By the time it happens the election will seem very close. How many people would want to vote down their own party manifesto just before an election? If this vote embarrasses Blair it is more likely to do so by the overwhelmingly, North Korean-style 99.8 per cent majority he wins than by evidence of serious internal dissent.

This will lead some people to dismiss the tactic as another meaningless PR stunt. The temptation is increased by the numbing, tumpety-tum prose considered essential for new-Labour launches: "We are proud of our past but we are not living in it." Or: "This new programme ... is not about soft options but about making hard choices." I find this has the curious effect of making one play the tune backwards: "We are living in our past, but we are not proud of it ... we must take soft options, not hard choices."

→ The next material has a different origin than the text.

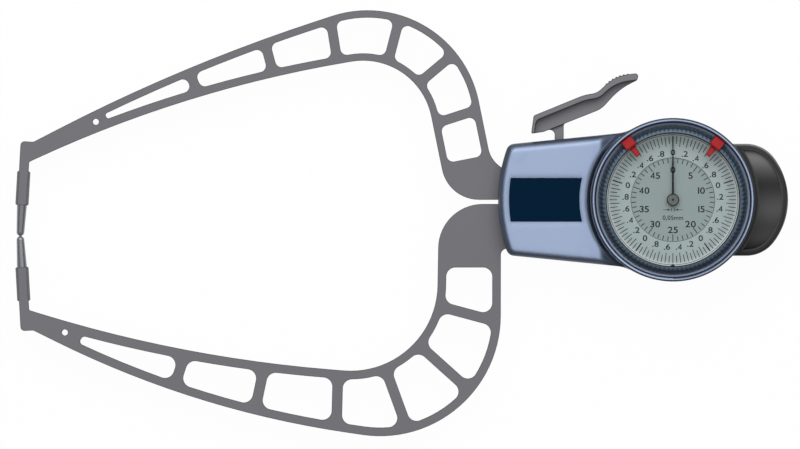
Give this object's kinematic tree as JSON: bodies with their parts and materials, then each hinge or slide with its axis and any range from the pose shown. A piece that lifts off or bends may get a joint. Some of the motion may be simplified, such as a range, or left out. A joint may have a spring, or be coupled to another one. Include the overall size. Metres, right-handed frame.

But formulaic language aside, the Blair tactic isn't at all meaningless. It is clever, and may even be important to the wider democracy. For what he has created could be described as a foolproof anti-betrayal machine, even an anti-cynicism plan.

In the past, Labour prime ministers have tended to be elected on a surge of utterly unrealistic expectation, particularly among idealistic party members. They were set targets so high that failure was inevitable and party conferences were bound to bay "betrayal". Neil Kinnock used to speak, with a savage grin, about "getting his betrayal in first" by cutting back on old Labour promises.

Blair is going still further. He is lowering his own hurdles. He will campaign on a strictly limited list of manifesto promises, to which the party collectively will be committed through a rerun of Blair's direct, Clause IV appeal to members. Old pledges will be ruthlessly jettisoned and priorities established. That starts today, with the junking of a long- promised plan for training levies. It is bound to be a painful and controversial process. But once it is over, and approved by party ballot, I think it will greatly strengthen Blair before, during and after the election.

Before the election, Conservative charges of a hidden agenda will look less plausible. The party activists will be locked into the cautious manifesto, whose essential points will be known well before the frantic three-week election campaign.

If Blair then wins, both over-enthusiastic activists and suspicious voters would know what to expect. They would have a simple check-list to use in judging Blair as a prime minister; a check-list he himself has chosen. It takes no account of the crises and surprises of life, which can break governments. But if by 2002 Blair had legislated for, say, 10 out of a dozen measures he had promised in 1997, that would mean something real.

It might even provide a route back to a more trusted polity, offering a real contract and so dispelling some of the current cynicism about politicians. But note: it does this by offering a tough, clear lead, not by democratising the organisation, or offering to consult. It is the act of a leader whose ambition to be the Margaret Thatcher of the centre-left is unmistakeable and who is narrowing his eyes on the ultimate prize.